# Dataset section

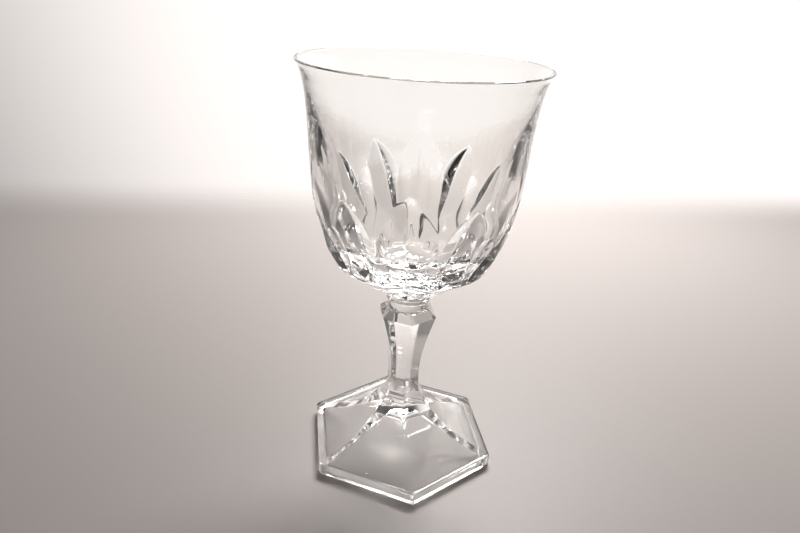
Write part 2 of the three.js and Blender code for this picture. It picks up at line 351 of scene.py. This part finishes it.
def pressed_cut_group():
    """How deep one cut is at a place on the bowl: a V or a round hollow that tapers at its ends."""
    group = bpy.data.node_groups.new("pressed_cut", "GeometryNodeTree")
    fields = ["Angle", "Height", "Radius", "Start Angle", "Start Height", "End Angle", "End Height",
              "Depth", "Left Width", "Right Width", "Hollow"]
    for field in fields:
        group.interface.new_socket(field, in_out="INPUT", socket_type="NodeSocketFloat")
    group.interface.new_socket("Cut Depth", in_out="OUTPUT", socket_type="NodeSocketFloat")
    given = group.nodes.new("NodeGroupInput").outputs
    maths = node_maths(group)

    # The bowl unrolled flat, in millimetres: the cut's own line, and this place measured from its start.
    per_degree = maths("MULTIPLY", given["Radius"], math.radians(1))
    run = maths("MULTIPLY", maths("SUBTRACT", given["End Angle"], given["Start Angle"]), per_degree)
    climb = maths("SUBTRACT", given["End Height"], given["Start Height"])
    aside = maths("MULTIPLY", maths("SUBTRACT", given["Angle"], given["Start Angle"]), per_degree)
    up = maths("SUBTRACT", given["Height"], given["Start Height"])
    length = maths("SQRT", maths("ADD", maths("MULTIPLY", run, run), maths("MULTIPLY", climb, climb)))
    along = maths("ADD", maths("MULTIPLY", aside, run), maths("MULTIPLY", up, climb))
    share = maths("DIVIDE", along, maths("MULTIPLY", length, length))
    share = maths("MINIMUM", maths("MAXIMUM", share, 0.0), 1.0)
    across = maths("SUBTRACT", maths("MULTIPLY", aside, climb), maths("MULTIPLY", up, run))
    across = maths("DIVIDE", across, length)

    taper = maths("POWER", maths("SINE", maths("MULTIPLY", share, math.pi)), END_TAPER)
    floor = maths("SUBTRACT", maths("MULTIPLY", taper, given["Depth"]), CUT_LIFT)
    left = maths("DIVIDE", given["Depth"], given["Left Width"])
    right = maths("DIVIDE", given["Depth"], given["Right Width"])
    falls = maths("MULTIPLY", maths("MULTIPLY", across, -1.0), left)
    climbs = maths("MULTIPLY", across, right)
    wall = maths("SMOOTH_MAX", falls, climbs, VALLEY_SOFTNESS)
    bowed = maths("DIVIDE", maths("MULTIPLY", across, across), given["Left Width"])
    bowed = maths("MULTIPLY", bowed, left)
    hollow = maths("ADD", maths("MULTIPLY", bowed, given["Hollow"]),
                   maths("MULTIPLY", wall, maths("SUBTRACT", 1.0, given["Hollow"])))
    result = group.nodes.new("NodeGroupOutput")
    group.links.new(maths("SUBTRACT", floor, hollow), result.inputs["Cut Depth"])
    return group


def bowl_pattern():
    """Presses every cut into the bowl's outer face, with its mirror image, once in each fan."""
    tree = bpy.data.node_groups.new("bowl_pattern", "GeometryNodeTree")
    tree.interface.new_socket("Geometry", in_out="INPUT", socket_type="NodeSocketGeometry")
    for field in ["Base Height", "Fan Turn", "Fan Angle", "Edge Softness"]:
        tree.interface.new_socket(field, in_out="INPUT", socket_type="NodeSocketFloat")
    tree.interface.new_socket("Geometry", in_out="OUTPUT", socket_type="NodeSocketGeometry")
    given = tree.nodes.new("NodeGroupInput").outputs
    maths = node_maths(tree)

    place = tree.nodes.new("ShaderNodeSeparateXYZ")
    tree.links.new(tree.nodes.new("GeometryNodeInputPosition").outputs[0], place.inputs[0])
    x, y, z = place.outputs
    angle = maths("DEGREES", maths("ARCTAN2", y, x))
    angle = maths("SUBTRACT", angle, given["Fan Turn"])
    angle = maths("PINGPONG", angle, maths("DIVIDE", given["Fan Angle"], 2.0))
    height = maths("DIVIDE", maths("SUBTRACT", z, given["Base Height"]), MM)
    radius = maths("SQRT", maths("ADD", maths("MULTIPLY", x, x), maths("MULTIPLY", y, y)))
    radius = maths("DIVIDE", radius, MM)

    pressed_cut = pressed_cut_group()
    depth = None
    for name, cut in CUTS.items():
        node = tree.nodes.new("GeometryNodeGroup")
        node.node_tree = pressed_cut
        node.label = name
        tree.links.new(angle, node.inputs["Angle"])
        tree.links.new(height, node.inputs["Height"])
        tree.links.new(radius, node.inputs["Radius"])
        sizes = [*cut["start"], *cut["end"], cut["depth"], cut["left"], cut["right"]]
        sizes.append(cut.get("hollow", 0))
        for socket, size in zip(list(node.inputs)[3:], sizes):
            socket.default_value = size
        this = node.outputs["Cut Depth"]
        depth = this if depth is None else maths("SMOOTH_MAX", depth, this, given["Edge Softness"])
    depth = maths("SMOOTH_MAX", depth, 0.0, given["Edge Softness"])
    outer = tree.nodes.new("GeometryNodeInputNamedAttribute")
    outer.inputs["Name"].default_value = "outer"
    depth = maths("MULTIPLY", maths("MULTIPLY", depth, outer.outputs["Attribute"]), -MM)
    push = tree.nodes.new("ShaderNodeVectorMath")
    push.operation = "SCALE"
    tree.links.new(tree.nodes.new("GeometryNodeInputNormal").outputs[0], push.inputs[0])
    tree.links.new(depth, push.inputs["Scale"])
    move = tree.nodes.new("GeometryNodeSetPosition")
    tree.links.new(given["Geometry"], move.inputs["Geometry"])
    tree.links.new(push.outputs[0], move.inputs["Offset"])
    whole = tree.nodes.new("GeometryNodeRealizeInstances")
    tree.links.new(move.outputs[0], whole.inputs[0])
    clear = tree.nodes.new("GeometryNodeSetMaterial")
    clear.inputs["Material"].default_value = pressed_glass
    tree.links.new(whole.outputs[0], clear.inputs["Geometry"])
    result = tree.nodes.new("NodeGroupOutput")
    tree.links.new(clear.outputs[0], result.inputs[0])
    return tree


pattern = bowl.modifiers.new("pattern", "NODES")
pattern.node_group = bowl_pattern()
sizes = {
    "Base Height": bowl_low.z,
    "Fan Turn": FAN_TURN,
    "Fan Angle": FAN_ANGLE,
    "Edge Softness": EDGE_SOFTNESS,
}
for item in pattern.node_group.interface.items_tree:
    if item.item_type == "SOCKET" and item.name in sizes:
        pattern[item.identifier] = sizes[item.name]
graph = bpy.context.evaluated_depsgraph_get()
bowl.data = bpy.data.meshes.new_from_object(bowl.evaluated_get(graph), depsgraph=graph)
bowl.modifiers.clear()
bowl.data.materials.append(fused_joint)
bowl.data.polygons[0].material_index = len(bowl.data.materials) - 1
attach(bowl, "root")
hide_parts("bowl")


# Table and light. A plain pale table whose far edge fades into a white room, which is bright behind
# the glass and to its right and dim in front and on the left. A softbox hangs over the far right side.
TABLE_TOP = -0.00003
TABLE_REACH = 2.0
TABLE_FADE = (0.26, 0.37)
# Each part of the room's light: its direction, where it starts and ends, and its level before and after.
ROOM_LIGHT = [((0.53, 0.85, 0.1), 0.28, 0.85, 0.2, 1.15), ((0, 0, 1), 0.2, 0.6, 1.0, 0.12)]
ROOM_COLOUR = (1.0, 0.94, 0.91, 1)
TABLE_COLOUR = (0.46, 0.42, 0.405, 1)
LAMP_PLACE = (0.14, 0.34, 0.43)
LAMP_SIZE = 0.25
LAMP_POWER = 4.3
LAMP_COLOUR = (1.0, 0.98, 0.96)
LIGHT_BOUNCES = 24

# The table top lies a hair below the foot, so that the two never share one plane.
table_mesh = bpy.data.meshes.new("table")
table_mesh.from_pydata([(x * TABLE_REACH, y * TABLE_REACH, TABLE_TOP) for x, y in
                        ((-1, -1), (1, -1), (1, 1), (-1, 1))], [], [(0, 1, 2, 3)])
table = bpy.data.objects.new("table", table_mesh)
bpy.context.scene.collection.objects.link(table)

satin = bpy.data.materials.new("table_satin")
satin.use_nodes = True
nodes, links = satin.node_tree.nodes, satin.node_tree.links
shader = nodes["Principled BSDF"]
shader.inputs["Base Color"].default_value = TABLE_COLOUR
shader.inputs["Roughness"].default_value = 0.5
axes = nodes.new("ShaderNodeSeparateXYZ")
links.new(nodes.new("ShaderNodeTexCoord").outputs["Object"], axes.inputs[0])
fade = nodes.new("ShaderNodeMapRange")
fade.interpolation_type = "SMOOTHSTEP"
fade.inputs["From Min"].default_value, fade.inputs["From Max"].default_value = TABLE_FADE
fade.inputs["To Min"].default_value, fade.inputs["To Max"].default_value = 1.0, 0.0
links.new(axes.outputs["Y"], fade.inputs["Value"])
links.new(fade.outputs["Result"], shader.inputs["Alpha"])
table_mesh.materials.append(satin)

world = bpy.data.worlds.new("room")
world.use_nodes = True
nodes, links = world.node_tree.nodes, world.node_tree.links
direction = nodes.new("ShaderNodeTexCoord").outputs["Generated"]
levels = []
for toward, start, end, low_level, high_level in ROOM_LIGHT:
    facing = nodes.new("ShaderNodeVectorMath")
    facing.operation = "DOT_PRODUCT"
    facing.inputs[1].default_value = Vector(toward).normalized()
    links.new(direction, facing.inputs[0])
    level = nodes.new("ShaderNodeMapRange")
    level.interpolation_type = "SMOOTHSTEP"
    level.inputs["From Min"].default_value, level.inputs["From Max"].default_value = start, end
    level.inputs["To Min"].default_value, level.inputs["To Max"].default_value = low_level, high_level
    links.new(facing.outputs["Value"], level.inputs["Value"])
    levels.append(level.outputs["Result"])
strength = nodes.new("ShaderNodeMath")
strength.operation = "MULTIPLY"
links.new(levels[0], strength.inputs[0])
links.new(levels[1], strength.inputs[1])
links.new(strength.outputs[0], nodes["Background"].inputs["Strength"])
nodes["Background"].inputs["Color"].default_value = ROOM_COLOUR
bpy.context.scene.world = world

softbox = bpy.data.lights.new("softbox", "AREA")
softbox.size = LAMP_SIZE
softbox.energy = LAMP_POWER
softbox.color = LAMP_COLOUR
lamp = bpy.data.objects.new("softbox", softbox)
lamp.location = LAMP_PLACE
bpy.context.scene.collection.objects.link(lamp)
bpy.context.scene.view_settings.view_transform = "Standard"
bpy.context.scene.cycles.max_bounces = LIGHT_BOUNCES
bpy.context.scene.cycles.transmission_bounces = LIGHT_BOUNCES
bpy.context.scene.cycles.glossy_bounces = LIGHT_BOUNCES
bpy.context.scene.cycles.blur_glossy = 0
bpy.context.scene.cycles.sample_clamp_indirect = 0

# Camera. Hand held close to the glass, a little above its rim and turned slightly about its own axis.
LENS = 29.42
CAMERA_PLACE = (-0.04034, -0.22083, 0.17918)
CAMERA_ANGLES = (65.933, -3.259, -7.882)
camera_data = bpy.data.cameras.new("camera")
camera_data.lens = LENS
camera = bpy.data.objects.new("camera", camera_data)
camera.location = CAMERA_PLACE
camera.rotation_euler = Euler([math.radians(angle) for angle in CAMERA_ANGLES])
bpy.context.scene.collection.objects.link(camera)
bpy.context.scene.camera = camera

# What is needed
Beginning at the top of the data, extract each line through the line containing "maths = node_maths(group)" and return those lines exactly, with nothing added.

# Result
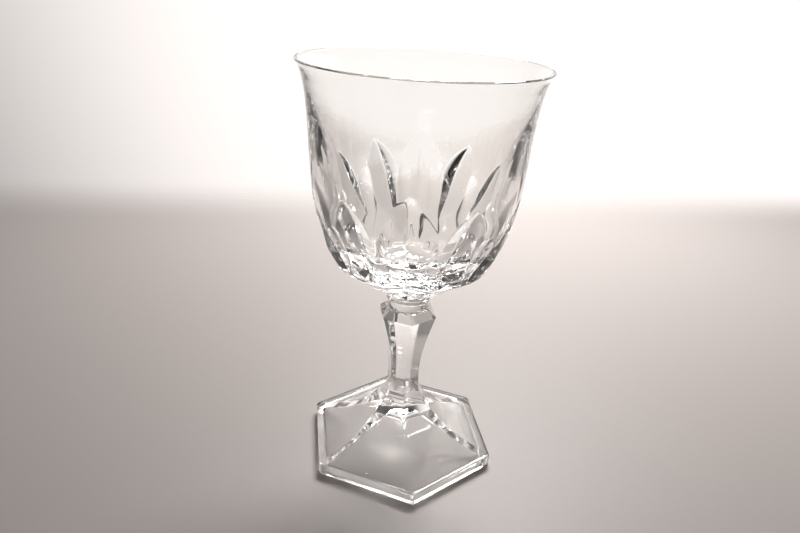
Write part 2 of the three.js and Blender code for this picture. It picks up at line 351 of scene.py. This part finishes it.
def pressed_cut_group():
    """How deep one cut is at a place on the bowl: a V or a round hollow that tapers at its ends."""
    group = bpy.data.node_groups.new("pressed_cut", "GeometryNodeTree")
    fields = ["Angle", "Height", "Radius", "Start Angle", "Start Height", "End Angle", "End Height",
              "Depth", "Left Width", "Right Width", "Hollow"]
    for field in fields:
        group.interface.new_socket(field, in_out="INPUT", socket_type="NodeSocketFloat")
    group.interface.new_socket("Cut Depth", in_out="OUTPUT", socket_type="NodeSocketFloat")
    given = group.nodes.new("NodeGroupInput").outputs
    maths = node_maths(group)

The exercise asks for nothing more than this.